A record 72 nations took part in the Manchester Games, and for the first time, the games were open to athletes with disabilities becoming the only fully inclusive sports programme in history. The para sports were athletics, lawn bowls, swimming, table tennis and weightlifting.

As well as the introduction of para sports, Manchester also added cricket, table tennis and triathlon to the programme. Team Wales won 21 medals in total, finishing 9th overall on the medal table.


2006

Melbourne, Australia were the hosts for the 4th time, and Team Wales won 3 gold, 5 silver and 11 bronze medals.
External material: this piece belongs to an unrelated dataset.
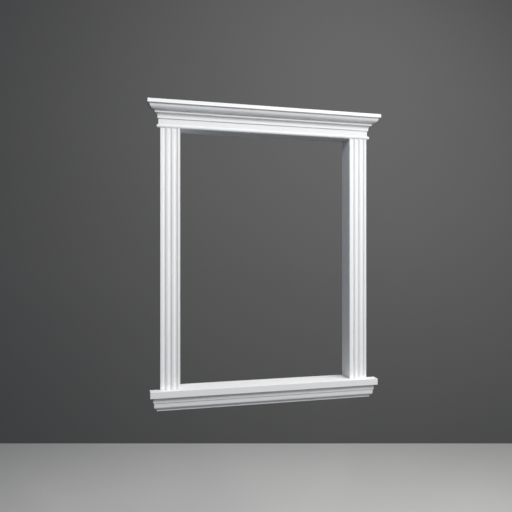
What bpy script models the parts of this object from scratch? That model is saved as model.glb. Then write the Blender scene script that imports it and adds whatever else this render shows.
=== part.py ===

For the first time in history the Queens Baton Relay visited every nation and territory competing in the Commonwealth Games.


2010

For the first time in Commonwealth Games history, India were the hosts. Delhi welcomed 4,300 athletes across 71 nations and, for the first time, archery was added to the sports programme. Team Wales brought home 3 gold, 6 silver and 10 bronze medals, finishing 13th.  


2014

The 2014 Games were in Glasgow, Scotland with 4900 athletes competing. This Games had the biggest ever number of para medals available (22) with para cycling also added to the sports programme. Team Wales had their most successful Games to date with 5 gold, 11 silver and 19 bronze medals, bringing home a record 36 medals.


2018

2018 was Wales best ever Games!

Team Wales managed to equal their medal tally in Glasgow but won an impressive 10 gold medals, making the 2018 Gold Coast Games the most successful in history. Wales finished 7th on the medal table. This Games had the largest ever para sports programme, with swimming, athletics, table tennis, powerlifting, triathlon and marathon included to the programme, and for the first time ever there were an equal number of medal opportunities for men and women. Australia included basketball back into the sports programme, and for the first time added volleyball.

The 2018 Games saw a record breaking number of athletes participate with 6500 athletes from 71 nations, 228 of those athletes were Team Wales!